Evolutionary student activism

Three years ago, students at my university took to the streets in mass protest. The issue was not Palestine or East Timor, nor was it the latest manifestation of what the young like to call American neo- imperialism. The subject that really got kids agitated was their right to hold "bops" in the Student Union past 1 a.m. They rebelled over their right to dance.

Sixties sentimentalists rue the way today's students, even those in sacred centers of radicalism like Paris, London, Berlin, and Berkeley, seem to have sold out to the establishment. Though the Iraq conflict resembles the Vietnam quagmire more with each passing day, students have remained conspicuously silent. They sit in Starbucks drinking coffee picked by poor peasants in Colombia, oblivious to the injustice swirling in their cappuccino. They listen to Buffalo Springfield's "For What It's Worth" on their iPods, but have no clue what the song means. Images of Che Guevara adorn their T-shirts, but they know not what he did.

But perhaps it's unfair to compare stereotypes of students past and present. Today's lot may be apolitical, but, to be honest, the '60s were not quite as we baby boomers remember. Polls taken back then found that the most common causes of student discontent were not Vietnam or civil rights, but the quality of food in cafeterias and the lack of coed residence halls.

Student radicalism, anywhere and anytime, tends always to be exaggerated. At the height of the political turmoil in colonial America, students at Harvard boycotted classes and stoned university buildings because, in their words, "our butter stinketh." (Surely the best slogan ever to grace a placard.)

In other words, student protesters - usually a tiny minority - often agitate for incredibly mundane reasons, rather like my student boppers.

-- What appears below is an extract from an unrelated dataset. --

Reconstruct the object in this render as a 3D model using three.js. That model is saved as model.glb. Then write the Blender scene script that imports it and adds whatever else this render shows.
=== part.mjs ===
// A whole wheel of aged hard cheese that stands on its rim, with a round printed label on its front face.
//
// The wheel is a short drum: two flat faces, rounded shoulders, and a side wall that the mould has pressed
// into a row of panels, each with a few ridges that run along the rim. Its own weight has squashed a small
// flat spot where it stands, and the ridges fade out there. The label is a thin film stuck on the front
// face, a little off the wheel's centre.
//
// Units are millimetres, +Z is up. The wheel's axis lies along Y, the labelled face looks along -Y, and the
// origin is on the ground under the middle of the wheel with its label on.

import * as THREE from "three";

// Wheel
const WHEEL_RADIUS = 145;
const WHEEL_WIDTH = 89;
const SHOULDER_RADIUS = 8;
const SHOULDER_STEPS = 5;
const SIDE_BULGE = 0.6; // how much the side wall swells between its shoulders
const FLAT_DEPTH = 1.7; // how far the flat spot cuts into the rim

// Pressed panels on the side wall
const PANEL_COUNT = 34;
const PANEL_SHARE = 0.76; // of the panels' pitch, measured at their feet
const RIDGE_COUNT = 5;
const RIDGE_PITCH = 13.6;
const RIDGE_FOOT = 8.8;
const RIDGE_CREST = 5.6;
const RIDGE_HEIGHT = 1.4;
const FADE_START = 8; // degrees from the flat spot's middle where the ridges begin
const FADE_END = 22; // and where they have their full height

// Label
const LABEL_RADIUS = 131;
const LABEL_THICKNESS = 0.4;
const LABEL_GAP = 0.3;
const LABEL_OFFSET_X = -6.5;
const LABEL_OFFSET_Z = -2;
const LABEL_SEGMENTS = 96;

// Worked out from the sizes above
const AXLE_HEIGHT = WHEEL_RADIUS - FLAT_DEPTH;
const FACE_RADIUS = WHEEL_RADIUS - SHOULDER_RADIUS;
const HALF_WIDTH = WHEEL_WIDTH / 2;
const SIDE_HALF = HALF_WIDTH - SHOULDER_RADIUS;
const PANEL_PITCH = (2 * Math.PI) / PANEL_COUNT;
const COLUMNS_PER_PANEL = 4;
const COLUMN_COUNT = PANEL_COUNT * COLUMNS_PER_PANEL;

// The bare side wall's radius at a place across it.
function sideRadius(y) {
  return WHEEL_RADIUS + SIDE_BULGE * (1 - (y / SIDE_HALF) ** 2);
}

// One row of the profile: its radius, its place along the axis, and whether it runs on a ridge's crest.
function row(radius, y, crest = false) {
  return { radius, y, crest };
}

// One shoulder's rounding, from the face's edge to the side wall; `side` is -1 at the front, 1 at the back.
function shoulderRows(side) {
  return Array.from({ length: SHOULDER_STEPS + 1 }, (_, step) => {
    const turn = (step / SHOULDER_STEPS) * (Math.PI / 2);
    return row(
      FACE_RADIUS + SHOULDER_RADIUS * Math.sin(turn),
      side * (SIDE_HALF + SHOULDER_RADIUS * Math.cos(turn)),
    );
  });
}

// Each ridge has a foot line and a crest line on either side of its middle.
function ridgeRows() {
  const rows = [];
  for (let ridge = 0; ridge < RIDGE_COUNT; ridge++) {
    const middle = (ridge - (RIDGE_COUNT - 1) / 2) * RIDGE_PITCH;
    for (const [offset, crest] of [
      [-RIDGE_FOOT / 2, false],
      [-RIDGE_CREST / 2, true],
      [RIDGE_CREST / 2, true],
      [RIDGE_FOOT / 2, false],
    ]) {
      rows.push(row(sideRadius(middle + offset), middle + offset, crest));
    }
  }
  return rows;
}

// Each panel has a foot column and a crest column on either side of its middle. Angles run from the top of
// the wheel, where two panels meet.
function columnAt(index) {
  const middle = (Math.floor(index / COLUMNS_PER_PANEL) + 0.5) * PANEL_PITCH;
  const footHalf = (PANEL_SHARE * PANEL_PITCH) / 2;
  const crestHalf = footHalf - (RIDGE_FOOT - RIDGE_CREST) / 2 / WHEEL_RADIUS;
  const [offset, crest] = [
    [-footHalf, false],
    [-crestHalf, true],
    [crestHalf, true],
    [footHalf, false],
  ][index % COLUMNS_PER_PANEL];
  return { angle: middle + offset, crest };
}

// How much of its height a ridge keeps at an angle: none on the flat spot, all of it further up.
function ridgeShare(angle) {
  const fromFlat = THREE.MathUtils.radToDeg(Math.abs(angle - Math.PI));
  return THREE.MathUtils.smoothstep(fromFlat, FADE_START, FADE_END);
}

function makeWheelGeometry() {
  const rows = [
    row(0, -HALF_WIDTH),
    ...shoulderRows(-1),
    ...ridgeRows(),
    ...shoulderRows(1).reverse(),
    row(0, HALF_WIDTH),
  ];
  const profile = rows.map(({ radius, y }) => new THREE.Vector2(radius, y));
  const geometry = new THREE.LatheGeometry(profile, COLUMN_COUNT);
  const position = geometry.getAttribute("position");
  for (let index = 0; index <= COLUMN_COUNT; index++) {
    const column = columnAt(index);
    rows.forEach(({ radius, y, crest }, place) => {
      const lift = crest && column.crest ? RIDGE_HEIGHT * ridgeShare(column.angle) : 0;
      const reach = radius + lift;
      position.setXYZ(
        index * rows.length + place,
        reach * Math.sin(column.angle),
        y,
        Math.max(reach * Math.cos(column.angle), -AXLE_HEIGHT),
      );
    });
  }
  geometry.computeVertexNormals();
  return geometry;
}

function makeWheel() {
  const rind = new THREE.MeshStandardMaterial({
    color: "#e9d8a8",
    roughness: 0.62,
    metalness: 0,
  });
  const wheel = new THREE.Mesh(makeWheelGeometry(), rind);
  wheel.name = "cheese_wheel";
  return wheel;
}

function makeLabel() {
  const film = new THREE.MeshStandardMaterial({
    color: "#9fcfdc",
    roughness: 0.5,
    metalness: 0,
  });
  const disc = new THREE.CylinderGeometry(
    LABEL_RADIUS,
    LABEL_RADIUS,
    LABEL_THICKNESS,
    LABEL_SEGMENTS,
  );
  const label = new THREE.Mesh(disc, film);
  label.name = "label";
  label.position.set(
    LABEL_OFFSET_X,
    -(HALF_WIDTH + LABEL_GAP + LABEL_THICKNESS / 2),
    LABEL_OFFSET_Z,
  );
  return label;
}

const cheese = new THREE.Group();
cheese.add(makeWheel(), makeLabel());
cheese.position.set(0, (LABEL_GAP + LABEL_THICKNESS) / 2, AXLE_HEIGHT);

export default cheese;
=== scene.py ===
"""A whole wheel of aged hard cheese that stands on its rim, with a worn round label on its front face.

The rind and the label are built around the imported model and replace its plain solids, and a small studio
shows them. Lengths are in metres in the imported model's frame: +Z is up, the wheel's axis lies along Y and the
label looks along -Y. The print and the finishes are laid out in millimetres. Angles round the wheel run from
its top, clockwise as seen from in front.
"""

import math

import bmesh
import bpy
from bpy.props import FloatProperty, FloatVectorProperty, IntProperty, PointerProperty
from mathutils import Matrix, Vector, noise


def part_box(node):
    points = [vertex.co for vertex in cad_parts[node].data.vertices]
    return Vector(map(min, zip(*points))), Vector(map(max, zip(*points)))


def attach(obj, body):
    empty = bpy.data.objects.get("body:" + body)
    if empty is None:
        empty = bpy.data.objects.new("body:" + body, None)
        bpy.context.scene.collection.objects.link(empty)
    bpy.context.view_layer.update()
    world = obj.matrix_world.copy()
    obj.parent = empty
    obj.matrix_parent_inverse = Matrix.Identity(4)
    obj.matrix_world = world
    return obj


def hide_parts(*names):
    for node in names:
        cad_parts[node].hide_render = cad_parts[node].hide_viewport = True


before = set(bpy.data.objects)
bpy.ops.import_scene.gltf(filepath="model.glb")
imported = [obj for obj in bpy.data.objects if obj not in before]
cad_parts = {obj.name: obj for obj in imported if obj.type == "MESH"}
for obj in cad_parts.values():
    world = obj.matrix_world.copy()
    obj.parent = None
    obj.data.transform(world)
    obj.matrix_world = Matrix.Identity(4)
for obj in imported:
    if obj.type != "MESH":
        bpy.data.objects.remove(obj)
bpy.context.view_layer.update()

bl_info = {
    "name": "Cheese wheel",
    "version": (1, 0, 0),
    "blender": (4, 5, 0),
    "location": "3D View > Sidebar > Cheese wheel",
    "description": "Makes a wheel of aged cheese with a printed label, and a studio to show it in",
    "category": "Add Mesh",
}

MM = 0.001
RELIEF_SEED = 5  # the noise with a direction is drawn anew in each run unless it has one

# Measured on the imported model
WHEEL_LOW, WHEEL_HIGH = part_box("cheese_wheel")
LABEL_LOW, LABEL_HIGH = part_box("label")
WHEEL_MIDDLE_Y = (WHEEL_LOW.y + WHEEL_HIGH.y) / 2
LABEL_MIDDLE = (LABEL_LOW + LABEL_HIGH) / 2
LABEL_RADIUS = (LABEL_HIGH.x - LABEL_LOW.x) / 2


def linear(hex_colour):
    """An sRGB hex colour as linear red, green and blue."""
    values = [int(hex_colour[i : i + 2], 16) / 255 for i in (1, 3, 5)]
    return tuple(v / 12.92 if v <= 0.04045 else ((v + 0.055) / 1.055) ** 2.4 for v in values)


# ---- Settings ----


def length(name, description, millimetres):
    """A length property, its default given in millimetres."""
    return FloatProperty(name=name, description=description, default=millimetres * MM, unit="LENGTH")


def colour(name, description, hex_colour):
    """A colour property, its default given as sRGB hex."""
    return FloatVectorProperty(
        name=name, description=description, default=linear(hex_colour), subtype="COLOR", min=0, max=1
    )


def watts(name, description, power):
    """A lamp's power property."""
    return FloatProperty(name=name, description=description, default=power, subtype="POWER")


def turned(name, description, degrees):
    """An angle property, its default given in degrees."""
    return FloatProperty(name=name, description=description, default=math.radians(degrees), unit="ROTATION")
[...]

So, activism has never quite been what we nostalgically remember. That said, these are quiet times on campus. When I came to Britain in 1980 to do postgraduate work, Margaret Thatcher had cleaved the country like a coconut. Every action by her government elicited an equal and opposite reaction by our little army of oppressed students. We sat in shabby flats and plotted the revolution - by midnight we actually imagined we would succeed. We took to the streets over Cruise Missiles, welfare cuts, and the Falklands War. Agitation was our method of social interaction - why dance when you could march?

We lived life according to a very rigid set of preconceptions imposed upon us by our dogma. All workers were oppressed, all middle-class people were parasites. The welfare check was a badge of credibility. Anyone in uniform - whether Army colonel or meter maid - was automatically a fascist. Because we hated the Americans, we loved the Soviets, who were liberating the poor people of Afghanistan and Central America.

In retrospect, it all seems so naive. We rushed from protest to protest with hastily painted placards. Meanwhile, the government went on with its program, oblivious to the flea on its tail. Politics was easy because the rules were clear, and one knew whom to hate by the way they dressed. Analysis of issues was unnecessary because the world was painted in black and white.

Mrs. Thatcher and Ronald Reagan dominated politics in the 1980s, and their domination caused massive acrimony. No matter how futile opposition was, we opposed with vigor. But all we got from a decade of shouting was some strained vocal chords and a lot of irrational hatred.

Nowadays, issues seem blurred and labels irrelevant. Party lines are no longer precisely drawn. Politicians on the right occasionally sound reasonable, and those on the left sometimes seem like idiots, something I could not have said 20 years ago.

Granted, radicalism often recedes along with one's hairline, but my own personal transformation can't be explained simply by the passage of time. I still believe there are causes to fight, and I admire those who take to the streets in peaceful protest.

But something has changed. The dogmatism has been removed from politics, so that each issue is judged on its merits instead of by rigid application of party lines. Critics might argue that there are no principles left in politics, but I remember a time when principles were an excuse not to think.

Perhaps the apathy that political commentators deride is, in truth, an indicator of public satisfaction. Ordinary people do not want their lives complicated with political argument; they protest only when governments go too far. Politics might seem bland today, but does anyone really feel nostalgic about the caldron of discontent that was the 1960s?

My students today want success, stability, fulfillment, and family - all pretty noble goals. They're moved to argue when they perceive injustice, but they have no time for knee-jerk dissent. Old radicals like me have a lot to learn from them.

My first-year students were mostly born in 1984; they have no knowledge of Britain's turbulent 1980s. They're much more broad-minded and accepting than we were back then. Tolerance comes naturally to them. The rest of us have had to learn it the hard way.

• Gerard DeGroot is a professor of modern history at the University of St. Andrews in Scotland.